A MARZO 2020  Università Torino: “Ruolo preventivo e terapeutico della vitamina D nella gestione della pandemia” 1*

Un importante contriburo dei Proff. Giancarlo Isaia ed Enzo Medico dell’Università di Torino sul possibile ruolo preventivo e terapeutico della vitamina D nella gestione della pandemia da COVID-19 era stato pubblicato lo scorso marzo 2020 in cui gli stessi autori chiedevano:

“Potrebbe anche essere considerata la somministrazione della forma attiva della Vitamina D, il Calcitriolo, per via endovenosa nei pazienti affetti da COVID- 19 e con funzionalità respiratoria particolarmente compromessa.

Queste indicazioni derivano da numerose evidenze scientifiche che hanno mostrato:

1.a) Un ruolo attivo della Vitamina D sulla modulazione del sistema immune

2.b) La frequente associazione dell’Ipovitaminosi D con numerose patologie croniche che possono ridurre l’aspettativa di vita nelle persone anziane, tanto più in caso di infezione da COVID-19.

3.c) Un effetto della Vitamina D nella riduzione del rischio di infezioni respiratorie di origine virale, incluse quelle da coronavirus.

4.d) La capacità della vitamina D di contrastare il danno polmonare da iperinfiammazione.”

Noi ricordiamo che per avere un quadro del proprio stato di salute occorre rivolgersi ad un medico e soprattutto verificare con le analisi del sangue i propri livelli della 25-OH-D3.

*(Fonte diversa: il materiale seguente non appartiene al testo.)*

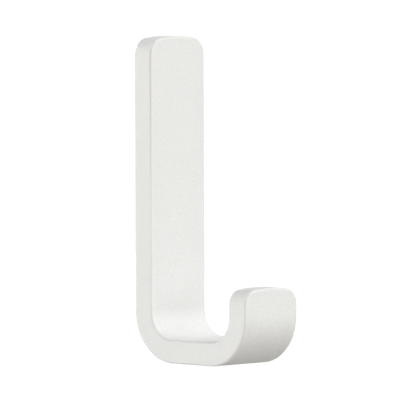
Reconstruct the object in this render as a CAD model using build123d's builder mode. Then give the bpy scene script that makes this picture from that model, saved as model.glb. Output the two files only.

Invece il Ministero della salute aveva pubblicato sul suo sito un link dal titolo “Covid-19 – Attenti alle bufale” al punto n.40 spiega il legame tra Vitamina D e Coronavirus

 

40. La vitamina D protegge dall’infezione da nuovo coronavirus

Falso

Il Ministero della salute indicava bufala la vitamina D: “Non ci sono attualmente evidenze scientifiche che la vitamina D giochi un ruolo nella protezione dall’infezione da nuovo coronavirus”.

 

  • L’ISS e anche il lavoro dei Proff. Giancarlo Isaia ed Enzo Medico dell’Università di Torino sul possibile ruolo preventivo e terapeutico della vitamina D nella gestione della pandemia da COVID-19 parlano dell’importanza dei valori della vitamina D nel plasma nella norma, fatto sottovalutato poichè molte persone non conoscono i valori dell’idrossi vitamina D che deve trovarsi in intervallo preciso altrimenti la carenza è grave. In quel caso il medico curante aiuta il proprio paziente ad integrare questo ormone il cui deficit non dà alcun sintomo.

Giochi di parole, eppure CARENZA ha un significato preciso, e molte persone non conoscono il proprio stato di salute, per non parlare degli anziani, soprattutto coloro che vivono nelle RSA e seguono molte terapie farmacologiche.